Issues from the past may have festered.
"Each couple has to deal with their own unique blending of histories and personalities," Dr. Randi continues. "One or both partners too often bring unresolved issues into the relationship, some of which don't emerge until the relationship matures." These can affect decisions made by the couple together, or even how one deals with the other when the going gets tough. "Negative issues that were once only a small fraction of the relationship slowly overwhelm what positive experiences once counteracted them."
Needs are not met.
Couples in relationships single out their partners to provide them with things that they don't ask from others, such as attention, support, sensitivity, validation, and intimacy, among others. "Having the right to expect these things doesn't mean you'll always get them," says psychotherapist Tina Gilertson LPC, BC-TMH. "It does mean that it's okay for you to ask for them, and that it's okay for it to matter to you if they're not available from your partner."
Relationships are give-and-take, and while the concept is pretty basic, there are couples who falter at it as time goes on, and often not intentionally—families grow, careers blossom, and generally, life just happens. Needs are not met when the disconnection is not addressed, and this can drastically affect even the strongest commitment.
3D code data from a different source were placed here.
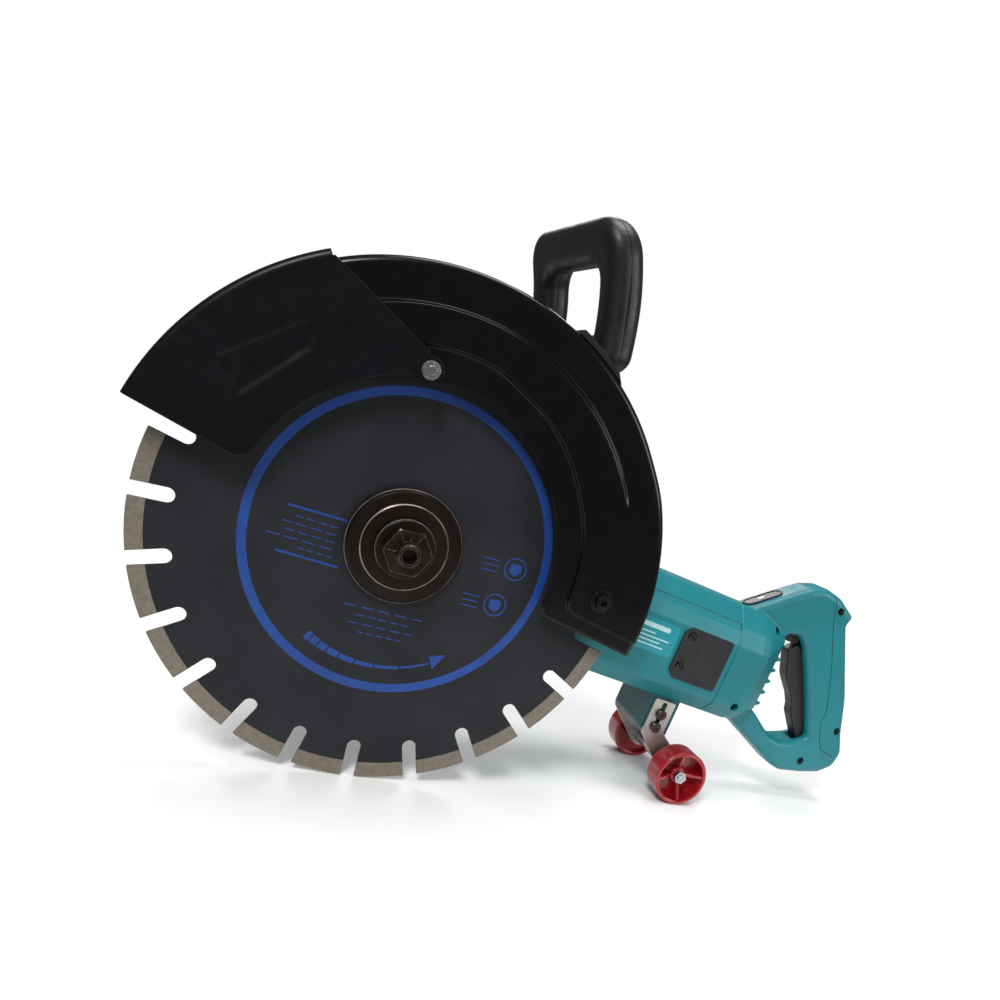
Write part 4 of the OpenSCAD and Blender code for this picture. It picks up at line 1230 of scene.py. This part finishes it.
bracketPair = repeated(bracketHead, straightRow, finishes["black"], {"Count": 2, "Step": (0, 12, 0)})
addPiece("bracket_screw_heads", shaped(bothSides(bracketPair)), sidePlace, "machine", finishes["nut"],
         ("bracket_screws",))

# Wheels
wheelSize = {"spokes": 4, "spokeTurn": 17, "spokeHalf": 1.4}
wheelPlace = sidePlace @ Matrix.Translation((300.4, -105.5, 0))
wheelProfile = [(3.04, 38), (7.0, 38), (7.5, 38.5), (7.5, 43), (20.4, 43), (20.4, 38.9), (21.0, 38), (22.4, 38),
                (23.3, 38.5), (23.8, 39.6), (23.8, 57.4), (23.3, 58.5), (22.4, 59), (21.3, 59), (20.6, 58.4),
                (20.4, 46), (8.2, 46), (7.4, 46.8), (7.0, 51.2), (6.4, 51.7), (3.04, 51.7)]
spokeLoop = [(6.2, 44), (20.9, 44), (20.9, 57.2), (19.6, 57.6), (12, 54.6), (6.2, 51.4)]
for sideName, turnOver in (("near", Matrix.Identity(4)), ("far", farSide)):
    body = sideName + "_wheel"
    addPiece(sideName + "_wheel_rim", shaped(lathe(wheelProfile, 96)), wheelPlace @ turnOver, body,
             finishes["wheel"], ("wheel_" + sideName,))
    spoke = slab(spokeLoop, -wheelSize["spokeHalf"], wheelSize["spokeHalf"])
    bmesh.ops.rotate(spoke, verts=spoke.verts[:], matrix=Matrix.Rotation(math.pi / 2, 3, "X"))
    spokes = repeated(shaped(spoke, bevel=0.5), roundRing, finishes["wheel"],
                      {"Count": wheelSize["spokes"], "Start Angle": math.radians(wheelSize["spokeTurn"])})
    addPiece(sideName + "_wheel_spokes", spokes, wheelPlace @ turnOver, body, finishes["wheel"])
print("wheels made")

# Drawn pieces that only have their edges rounded: node, finish, slot, width and steps of the rounding
roundedNodes = (
    ("inner_flange", "flange", "flange_steel", 0.4, 2),
    ("spindle", "nut", "bright_steel", 0.3, 2),
    ("guard_back", "guard", "guard_black", 0.5, 2),
    ("guard_mount_screws", "bright", "bright_steel", 0.25, 2),
    ("front_guard_bolts", "bright", "bright_steel", 0.3, 2),
    ("front_guard_nuts", "bright", "bright_steel", 0.35, 2),
    ("gear_housing", "cast", "cast_grey", 1.6, 3),
    ("bearing_cover", "cast", "cast_grey", 0.8, 2),
    ("bearing_cover_screws", "bright", "bright_steel", 0.3, 2),
    ("housing_bolts", "bright", "bright_steel", 0.3, 2),
    ("trigger_pin", "bright", "bright_steel", 0.3, 2),
    ("cord_inlet", "rubber", "rubber_black", 0.5, 2),
    ("handle_bracket", "guard", "guard_black", 0.6, 2),
    ("handle_bolts", "bright", "bright_steel", 0.4, 2),
    ("wheel_axle", "bright", "bright_steel", 0.4, 2),
    ("wheel_sleeves", "bright", "bright_steel", 0.3, 2),
    ("axle_nuts", "bright", "bright_steel", 0.4, 2),
)
for name, label, slot, width, steps in roundedNodes:
    softened(name, finishes[label], width, steps)

# Inner parts that keep their drawn shape
innerFinishes = {
    "gear": ("bevel_gear", "pinion", "rotor_shaft"),
    "bright": ("spindle_bearings", "rotor_bearings", "bearing_plate"),
    "lamination": ("stator_core", "armature_core"),
    "copper": ("field_coils", "armature_windings", "commutator"),
    "fan": ("fan",),
    "black": ("fan_baffle", "trigger_switch"),
    "brass": ("brush_holders",),
    "carbon": ("carbon_brushes",),
    "board": ("speed_module",),
}
for label, names in innerFinishes.items():
    for name in names:
        node = frame["nodes"][name]
        node.data.materials.clear()
        node.data.materials.append(finishes[label])
        for face in node.data.polygons:
            face.material_index = 0

# Floor, light and camera
floorFade = (0.42, 0.8)  # metres from the middle where the floor starts and ends its fade
floorMesh = bmesh.new()
bmesh.ops.create_grid(floorMesh, x_segments=1, y_segments=1, size=12)
floorHolder = toHolder("studio_floor", floorMesh)
floorFinish, floorTree, floorSurface, floorWhere = newFinish("studio_floor_pale", Roughness=0.75)
floorTint = mixColours(floorTree, noiseAt(floorTree, floorWhere, 900), rgb("#f1f1f0"), rgb("#f6f6f5"))
floorTree.links.new(floorTint, floorSurface.inputs["Base Color"])
fromMiddle = addNode(floorTree, "ShaderNodeVectorMath", {0: floorWhere}, operation="LENGTH")
fade = addNode(floorTree, "ShaderNodeMapRange", {"Value": fromMiddle.outputs["Value"], "From Min": floorFade[0],
                                                 "From Max": floorFade[1], "To Min": 1, "To Max": 0})
floorTree.links.new(fade.outputs[0], floorSurface.inputs["Alpha"])
floorHolder.data.materials.append(floorFinish)
floorHolder.location.z = -0.0005

world = bpy.data.worlds.new("studio_world")
world.use_nodes = True
worldTree = world.node_tree
sky = worldTree.nodes["Background"]
sky.inputs[0].default_value = rgb("#ffffff")
rays = addNode(worldTree, "ShaderNodeLightPath")
brightness = addNode(worldTree, "ShaderNodeMapRange", {"Value": rays.outputs["Is Camera Ray"], "To Min": 0.17,
                                                       "To Max": 1.0})
worldTree.links.new(brightness.outputs[0], sky.inputs[1])
bpy.context.scene.world = world


def softLight(name, place, target, size, power):
    data = bpy.data.lights.new(name, "AREA")
    data.shape, data.size, data.energy = "DISK", size, power
    light = bpy.data.objects.new(name, data)
    light.location = place
    light.rotation_mode = "QUATERNION"
    light.rotation_quaternion = (Vector(target) - Vector(place)).to_track_quat("-Z", "Y")
    bpy.context.scene.collection.objects.link(light)


lookAt = (0, 0, 0.2)
# name, place in metres, diameter in metres, power in watts
for name, place, size, power in (("key_light", (-1.0, -1.5, 1.9), 0.8, 42),
                                 ("fill_light", (1.7, -1.4, 0.9), 1.0, 16),
                                 ("top_light", (0.2, 0.1, 2.4), 1.4, 34),
                                 ("back_light", (0.3, 1.9, 1.4), 1.2, 20)):
    softLight(name, place, lookAt, size, power)
bpy.context.scene.view_settings.view_transform = "Standard"

cameraData = bpy.data.cameras.new("studio_camera")
cameraData.sensor_width, cameraData.lens = 36, 30.6
cameraData.shift_x, cameraData.shift_y = -0.06718, 0.07397
cameraData.clip_start, cameraData.clip_end = 0.01, 50
camera = bpy.data.objects.new("studio_camera", cameraData)
bpy.context.scene.collection.objects.link(camera)
cameraRight = Vector((0.91599363, -0.30128935, 0.26491584))
cameraUp = Vector((-0.19715029, 0.2370523, 0.95128228))
cameraBack = Vector((-0.34941013, -0.92359674, 0.15773911))
facing = Matrix((cameraRight, cameraUp, cameraBack)).transposed().to_4x4()
camera.matrix_world = Matrix.Translation((-0.23828, -0.63405, 0.27975)) @ facing
bpy.context.scene.camera = camera
print("studio made")

bpy.context.view_layer.update()
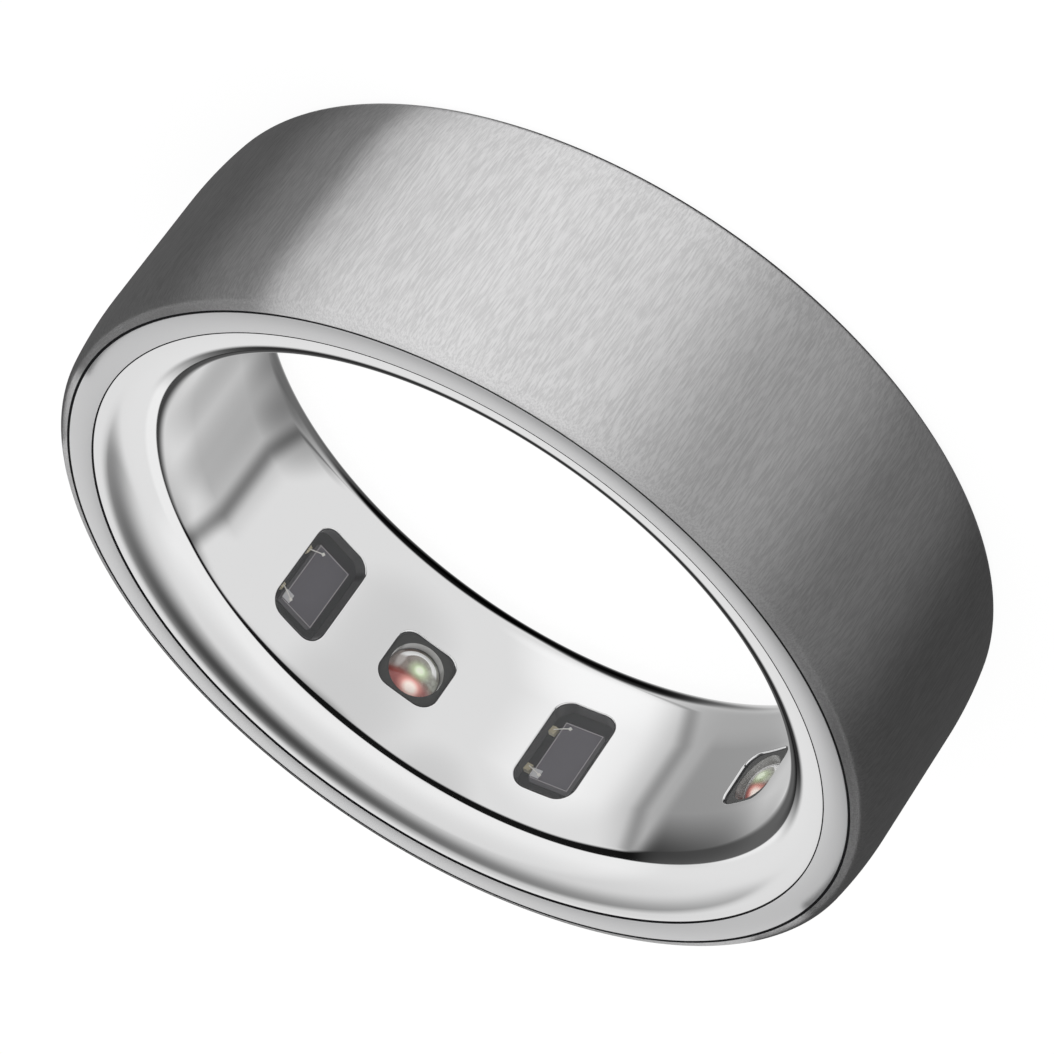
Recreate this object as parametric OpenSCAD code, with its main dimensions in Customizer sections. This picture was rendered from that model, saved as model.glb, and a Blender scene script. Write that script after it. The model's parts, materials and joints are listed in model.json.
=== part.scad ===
// Smart ring: brushed outer shell, polished bore liner, sensor windows and the electronics between them.
// Millimetres. The ring lies on its lower face, its axis is +Z, and its main light window faces +Y.

/* [Ring] */
// Width of the ring along its axis
ring_w = 7.9; // [7:0.1:9]
// Largest outer radius, across the middle of the brushed shell
outer_r = 12.9; // [12.7:0.05:13.2]
// Wall of the whole ring at mid width, from the brushed face to the bore
wall_t = 3; // [2.9:0.05:3.2]

/* [Outer shell] */
// Wall of the brushed shell at mid width
shell_wall = 0.55; // [0.4:0.05:0.6]
// Length of the straight band across the middle of the brushed shell
shell_band_l = 3.8; // [2:0.1:4.6]
// Radius of the soft shoulder beside the band
shell_shoulder_r = 10; // [7:0.5:16]
// Radius of the rounded rim at each end
shell_rim_r = 0.4; // [0.2:0.05:0.6]

/* [Bore liner] */
// Length of the straight stretch in the middle of the bore
bore_flat_l = 2.5; // [2:0.1:2.8]
// Radius of the crown that runs from the straight stretch outwards
bore_crown_r = 12; // [10:0.5:16]
// Radius of the corner that turns the crown into the lip
bore_corner_r = 1.4; // [1.2:0.05:1.5]
// Slope of the lip from the end face, in degrees
lip_slope = 9.2; // [6:0.1:12]
// How far the lip's outer edge lies below the end face
lip_drop = 0.03; // [0:0.01:0.06]
// Wall of the liner behind the windows
liner_wall = 0.45; // [0.35:0.05:0.5]
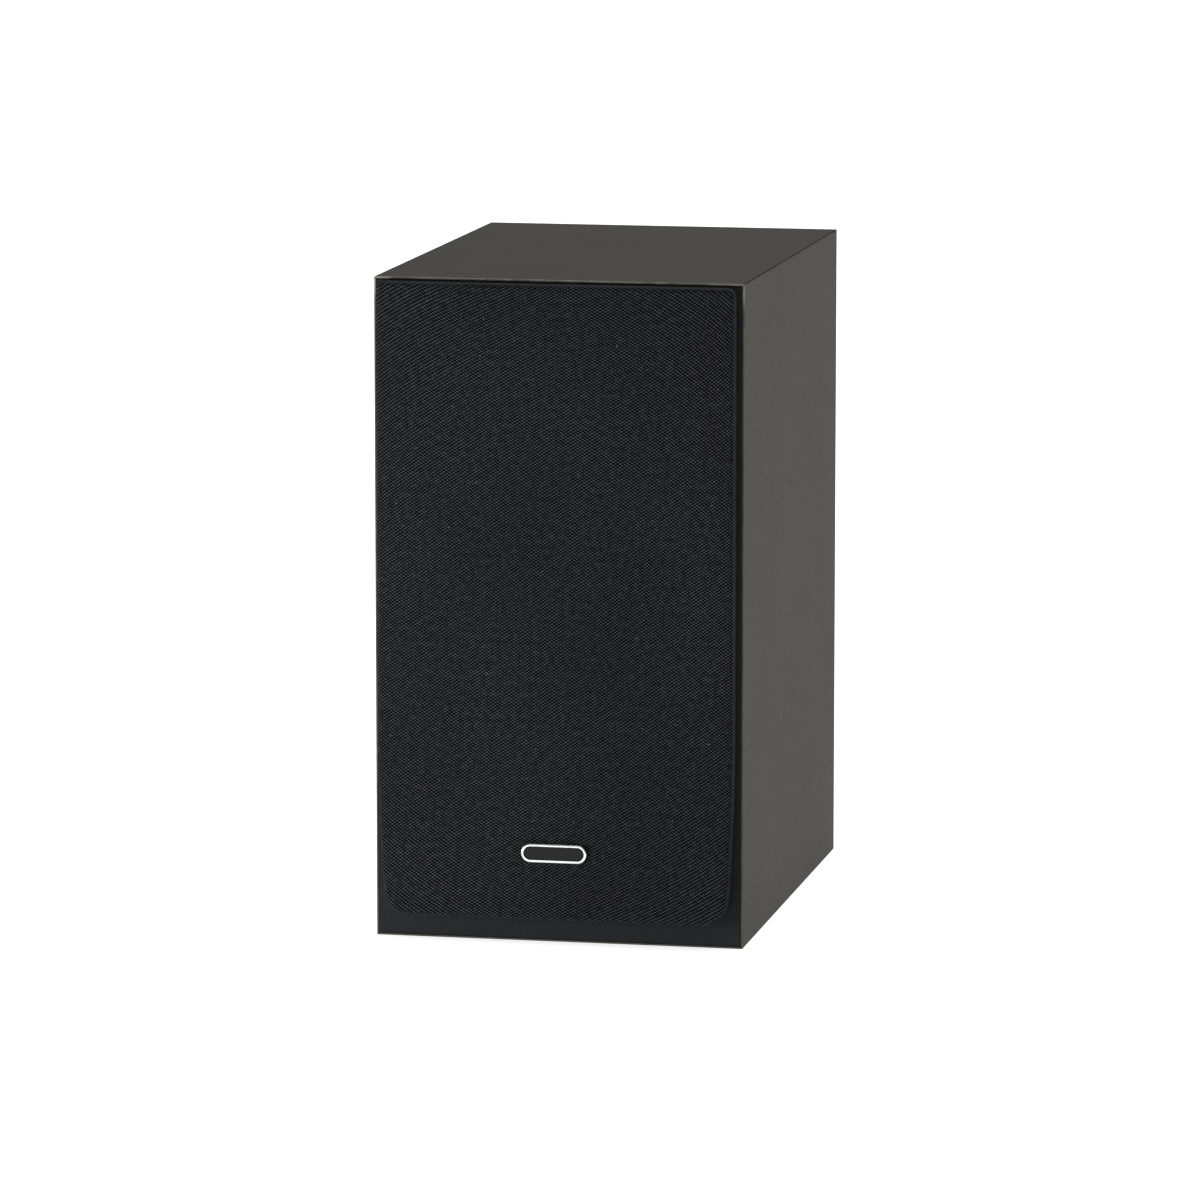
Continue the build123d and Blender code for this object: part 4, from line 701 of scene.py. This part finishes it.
def studio():
    """A plain pale floor, soft light from above and the right, and a small light low on the left."""
    mesh = bpy.data.meshes.new("floor")
    edit = bmesh.new()
    bmesh.ops.create_grid(edit, x_segments=8, y_segments=8, size=FLOOR_HALF)
    edit.to_mesh(mesh)
    edit.free()
    floor = bpy.data.objects.new("floor", mesh)
    floor.location.z = -FLOOR_DROP
    bpy.context.scene.collection.objects.link(floor)
    t = Tree("floor_paper")
    t.shader.inputs["Emission Color"].default_value = (1, 1, 1, 1)
    paper = t.noise(0.5 * MM, 3)
    shade = t.mix(paper, linear("#F2F2F1"), linear("#F7F7F6"))
    floor.data.materials.append(t.finish(shade, 0.9, emission_strength=PAPER_GLOW))

    world = bpy.data.worlds.new("studio")
    bpy.context.scene.world = world
    world.use_nodes = True
    sky = world.node_tree.nodes["Background"]
    sky.inputs["Color"].default_value = (1, 1, 1, 1)
    sky.inputs["Strength"].default_value = SKY_STRENGTH
    area_light("overhead_softbox", (0.3, 1.2, 3.2), (0, 0.6, 0), (4.5, 4.5), 94)
    area_light("right_softbox", (1.2, 1.1, 0.5), (0, 0.1, 0.12), (0.9, 0.9), 1.2)
    area_light("low_left_fill", (-0.42, -0.5, 0.1), (0, -0.1, 0.1), (0.14, 0.14), 1.9)


# The photograph's viewpoint, as the case's corners give it.
CAMERA_PLACE = Vector((0.6437, -3.2045, 0.6432))
CAMERA_TURN = 0.2  # radians round to the speaker's right
CAMERA_LIFT = 0.1535  # radians above level
SENSOR = 36
LENS = 213.4


def camera():
    """The photograph's own viewpoint."""
    data = bpy.data.cameras.new("camera")
    data.sensor_width = SENSOR
    data.lens = LENS
    data.clip_end = 60
    obj = bpy.data.objects.new("camera", data)
    level = cos(CAMERA_LIFT)
    back = Vector((sin(CAMERA_TURN) * level, -cos(CAMERA_TURN) * level, sin(CAMERA_LIFT)))
    right = Vector((cos(CAMERA_TURN), sin(CAMERA_TURN), 0))
    up = back.cross(right)
    turn = Matrix((right, up, back)).transposed().to_4x4()
    obj.matrix_world = Matrix.Translation(CAMERA_PLACE) @ turn
    bpy.context.scene.collection.objects.link(obj)
    bpy.context.scene.camera = obj


studio()
camera()
bpy.context.scene.view_settings.view_transform = "Standard"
So what happens when a couple falls out of love with each other?
Falling out of love doesn't immediately spell disaster, because as much as this can happen, falling back in love has a huge chance of recurring, too. That's what relationship counselors are for, but even without one, a couple still willing to make things work can put things back on track, and even include a few improvements. This just goes to show that love is more than just the kilig. It's hard work, and a decision made every day.